--- start Records for the exercise ---

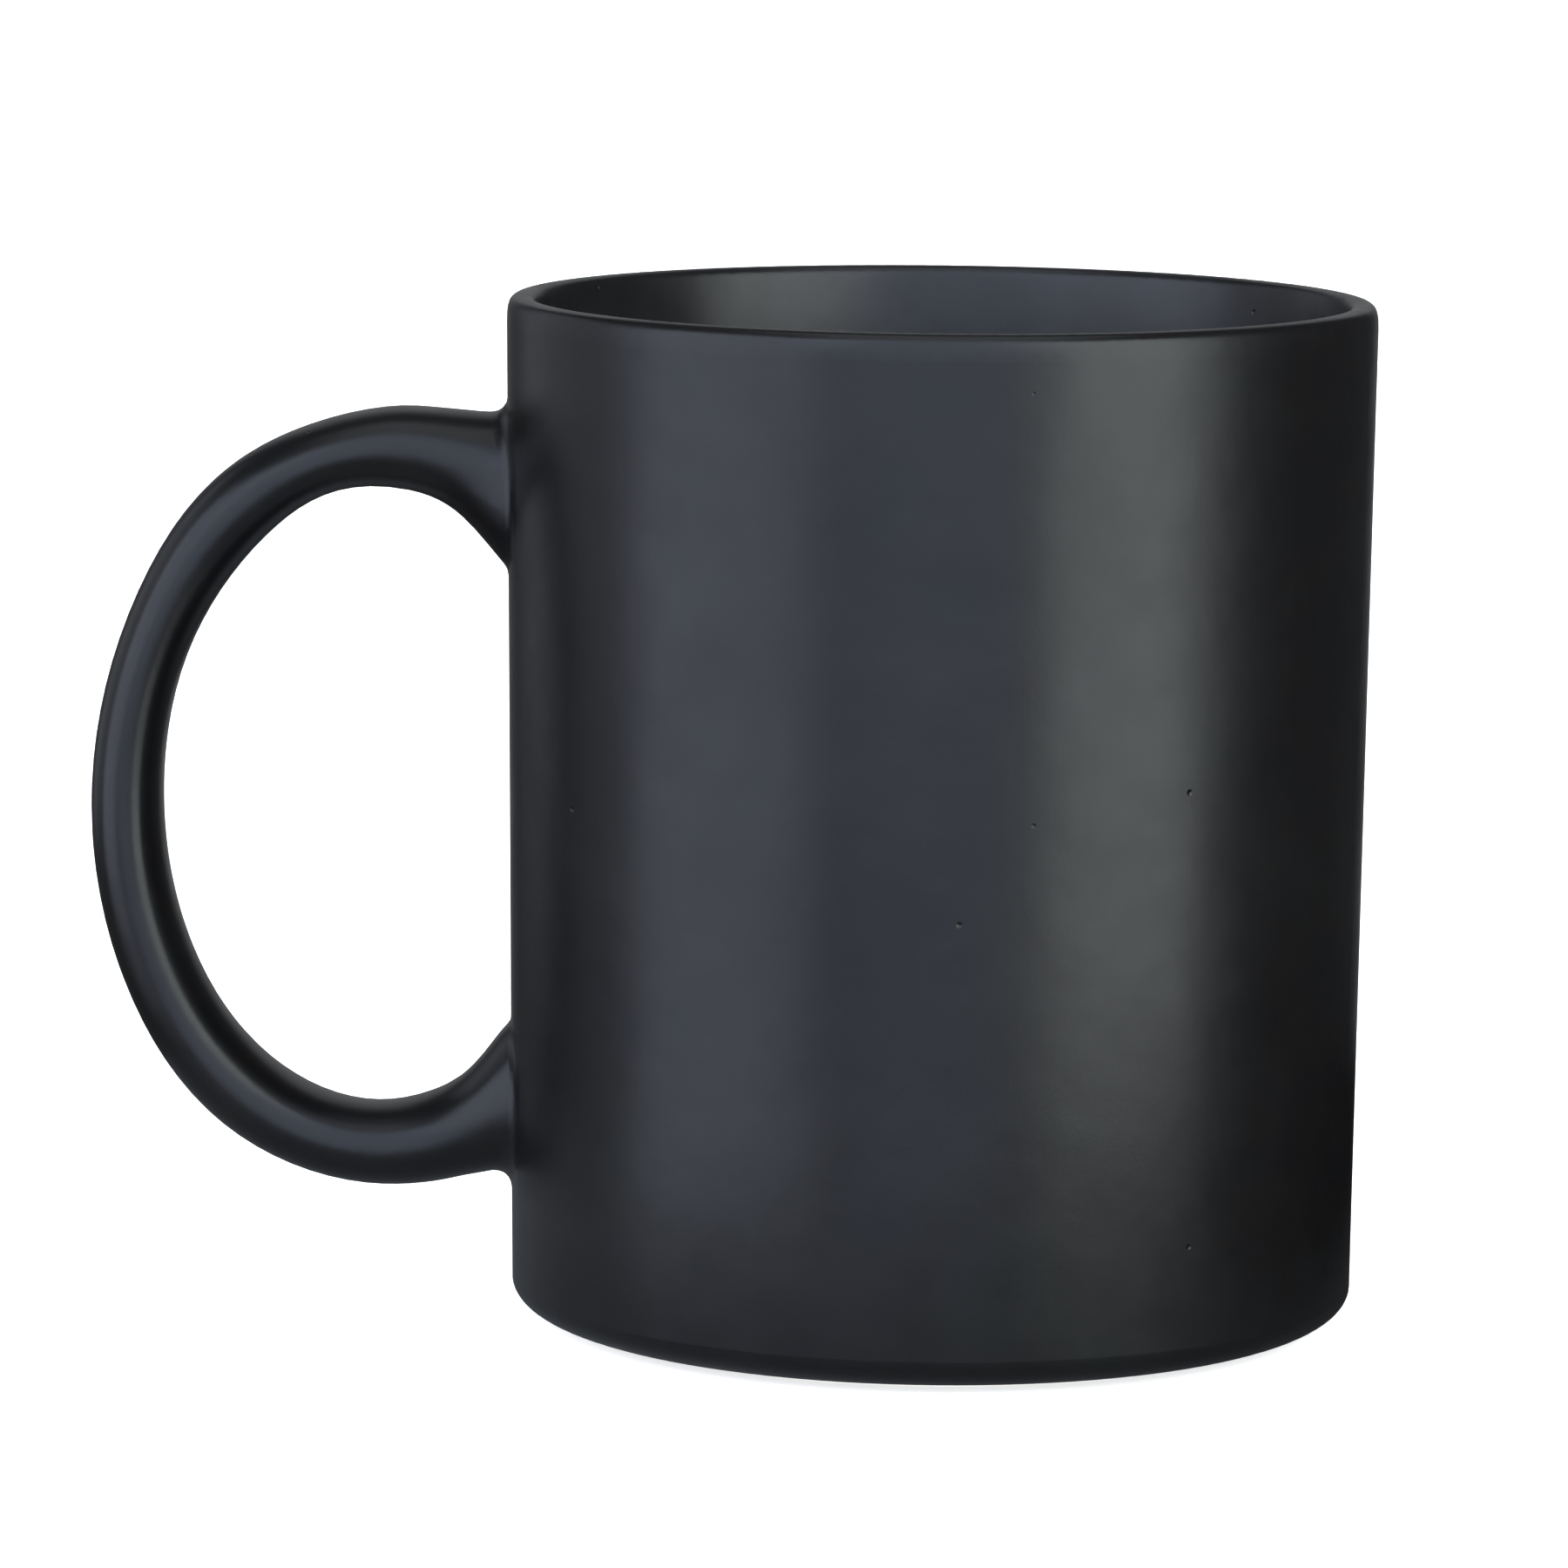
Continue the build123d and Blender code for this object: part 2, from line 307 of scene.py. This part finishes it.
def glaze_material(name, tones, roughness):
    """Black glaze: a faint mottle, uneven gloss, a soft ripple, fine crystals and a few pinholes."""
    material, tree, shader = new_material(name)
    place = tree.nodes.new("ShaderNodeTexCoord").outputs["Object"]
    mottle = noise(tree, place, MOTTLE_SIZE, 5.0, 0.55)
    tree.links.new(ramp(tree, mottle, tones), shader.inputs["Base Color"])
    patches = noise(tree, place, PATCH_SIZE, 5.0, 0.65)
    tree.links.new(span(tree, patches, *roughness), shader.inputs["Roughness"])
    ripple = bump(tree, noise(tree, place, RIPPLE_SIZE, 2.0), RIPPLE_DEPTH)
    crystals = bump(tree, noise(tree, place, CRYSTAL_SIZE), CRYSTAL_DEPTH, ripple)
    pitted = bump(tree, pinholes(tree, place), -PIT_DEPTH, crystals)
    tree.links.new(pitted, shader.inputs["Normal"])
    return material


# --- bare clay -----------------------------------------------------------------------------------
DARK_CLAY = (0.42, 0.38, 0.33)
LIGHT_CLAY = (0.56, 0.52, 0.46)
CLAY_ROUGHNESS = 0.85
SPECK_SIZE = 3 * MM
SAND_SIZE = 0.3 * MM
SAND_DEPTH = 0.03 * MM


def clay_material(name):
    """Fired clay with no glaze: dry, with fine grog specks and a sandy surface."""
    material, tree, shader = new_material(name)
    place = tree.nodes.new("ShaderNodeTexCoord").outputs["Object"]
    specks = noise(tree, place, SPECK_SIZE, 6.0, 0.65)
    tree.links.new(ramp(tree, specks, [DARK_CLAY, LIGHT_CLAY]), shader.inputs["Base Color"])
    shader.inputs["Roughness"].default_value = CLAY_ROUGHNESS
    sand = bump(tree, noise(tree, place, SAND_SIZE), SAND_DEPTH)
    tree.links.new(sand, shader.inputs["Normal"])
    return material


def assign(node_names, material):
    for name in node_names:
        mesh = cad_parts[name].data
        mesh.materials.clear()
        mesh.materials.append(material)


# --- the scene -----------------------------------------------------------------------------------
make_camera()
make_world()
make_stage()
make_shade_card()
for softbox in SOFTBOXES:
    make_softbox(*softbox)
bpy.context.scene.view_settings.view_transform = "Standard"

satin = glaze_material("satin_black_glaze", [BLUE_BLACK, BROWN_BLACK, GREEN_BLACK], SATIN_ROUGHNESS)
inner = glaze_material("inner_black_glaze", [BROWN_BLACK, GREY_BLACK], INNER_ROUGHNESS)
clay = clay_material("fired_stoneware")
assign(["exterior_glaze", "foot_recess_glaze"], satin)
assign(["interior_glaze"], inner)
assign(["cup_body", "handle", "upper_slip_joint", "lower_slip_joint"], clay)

--- end Records for the exercise ---
--- start Records for the exercise ---

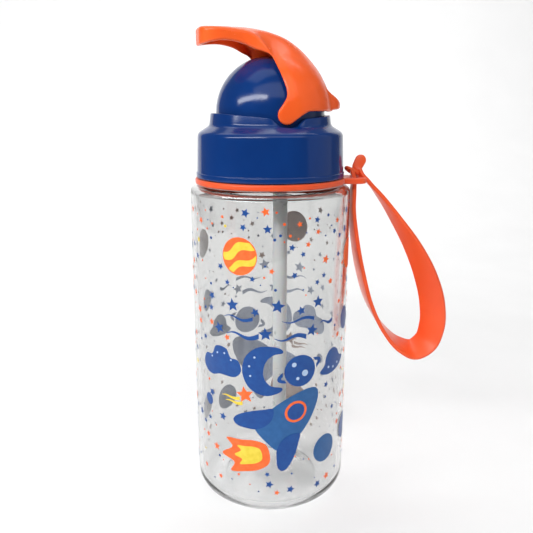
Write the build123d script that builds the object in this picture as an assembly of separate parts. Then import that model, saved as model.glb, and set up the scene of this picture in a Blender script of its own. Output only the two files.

--- end Records for the exercise ---
--- start Records for the exercise ---

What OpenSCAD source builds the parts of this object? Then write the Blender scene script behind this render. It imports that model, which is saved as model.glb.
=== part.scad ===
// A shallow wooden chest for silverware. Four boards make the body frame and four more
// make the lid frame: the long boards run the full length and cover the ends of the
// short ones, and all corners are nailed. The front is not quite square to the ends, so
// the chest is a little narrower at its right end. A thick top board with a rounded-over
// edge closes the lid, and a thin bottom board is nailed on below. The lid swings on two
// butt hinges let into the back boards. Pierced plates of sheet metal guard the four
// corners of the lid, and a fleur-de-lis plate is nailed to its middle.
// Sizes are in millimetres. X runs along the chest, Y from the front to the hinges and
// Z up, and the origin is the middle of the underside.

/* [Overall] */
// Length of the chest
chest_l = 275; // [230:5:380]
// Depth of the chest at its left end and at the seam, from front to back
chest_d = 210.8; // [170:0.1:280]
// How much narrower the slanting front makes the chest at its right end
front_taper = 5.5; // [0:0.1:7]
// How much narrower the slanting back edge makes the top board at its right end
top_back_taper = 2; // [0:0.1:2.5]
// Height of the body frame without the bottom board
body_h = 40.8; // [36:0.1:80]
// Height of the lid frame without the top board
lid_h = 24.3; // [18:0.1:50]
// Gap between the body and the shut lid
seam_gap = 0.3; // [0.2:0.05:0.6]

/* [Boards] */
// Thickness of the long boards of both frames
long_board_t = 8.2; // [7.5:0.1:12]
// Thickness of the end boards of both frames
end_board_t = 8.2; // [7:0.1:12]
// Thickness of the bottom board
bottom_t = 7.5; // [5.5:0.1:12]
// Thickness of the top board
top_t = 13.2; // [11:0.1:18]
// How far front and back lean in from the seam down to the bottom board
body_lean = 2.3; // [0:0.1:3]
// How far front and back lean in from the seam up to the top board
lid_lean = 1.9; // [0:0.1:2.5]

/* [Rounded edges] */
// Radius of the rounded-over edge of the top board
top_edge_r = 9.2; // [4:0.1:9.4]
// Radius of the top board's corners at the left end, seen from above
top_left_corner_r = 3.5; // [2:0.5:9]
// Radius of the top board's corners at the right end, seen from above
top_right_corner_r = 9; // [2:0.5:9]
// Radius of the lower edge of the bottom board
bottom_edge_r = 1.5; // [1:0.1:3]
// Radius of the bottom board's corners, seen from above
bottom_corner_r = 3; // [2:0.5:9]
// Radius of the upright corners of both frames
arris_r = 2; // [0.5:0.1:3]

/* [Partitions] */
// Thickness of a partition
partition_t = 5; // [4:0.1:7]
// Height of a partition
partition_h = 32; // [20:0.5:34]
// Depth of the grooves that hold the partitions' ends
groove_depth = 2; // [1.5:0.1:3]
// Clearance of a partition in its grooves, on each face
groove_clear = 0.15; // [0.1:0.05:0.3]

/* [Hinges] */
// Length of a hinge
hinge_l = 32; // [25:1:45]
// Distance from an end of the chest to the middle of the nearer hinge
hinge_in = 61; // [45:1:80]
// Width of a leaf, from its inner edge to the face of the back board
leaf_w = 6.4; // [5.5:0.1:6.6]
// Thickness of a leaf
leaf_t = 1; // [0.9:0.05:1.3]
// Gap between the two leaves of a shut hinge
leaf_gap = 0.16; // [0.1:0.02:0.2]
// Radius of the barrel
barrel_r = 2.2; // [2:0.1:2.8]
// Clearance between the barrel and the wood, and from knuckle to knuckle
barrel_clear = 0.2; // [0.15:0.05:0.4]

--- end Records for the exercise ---

**Exercise task**
Above are records; repeat only the lines starting at the line with "Continue the build123d" and ending at the line with "SAND_DEPTH = 0.03 * MM", exactly as they appear, both included.

**Correct result**
Continue the build123d and Blender code for this object: part 2, from line 307 of scene.py. This part finishes it.
def glaze_material(name, tones, roughness):
    """Black glaze: a faint mottle, uneven gloss, a soft ripple, fine crystals and a few pinholes."""
    material, tree, shader = new_material(name)
    place = tree.nodes.new("ShaderNodeTexCoord").outputs["Object"]
    mottle = noise(tree, place, MOTTLE_SIZE, 5.0, 0.55)
    tree.links.new(ramp(tree, mottle, tones), shader.inputs["Base Color"])
    patches = noise(tree, place, PATCH_SIZE, 5.0, 0.65)
    tree.links.new(span(tree, patches, *roughness), shader.inputs["Roughness"])
    ripple = bump(tree, noise(tree, place, RIPPLE_SIZE, 2.0), RIPPLE_DEPTH)
    crystals = bump(tree, noise(tree, place, CRYSTAL_SIZE), CRYSTAL_DEPTH, ripple)
    pitted = bump(tree, pinholes(tree, place), -PIT_DEPTH, crystals)
    tree.links.new(pitted, shader.inputs["Normal"])
    return material


# --- bare clay -----------------------------------------------------------------------------------
DARK_CLAY = (0.42, 0.38, 0.33)
LIGHT_CLAY = (0.56, 0.52, 0.46)
CLAY_ROUGHNESS = 0.85
SPECK_SIZE = 3 * MM
SAND_SIZE = 0.3 * MM
SAND_DEPTH = 0.03 * MM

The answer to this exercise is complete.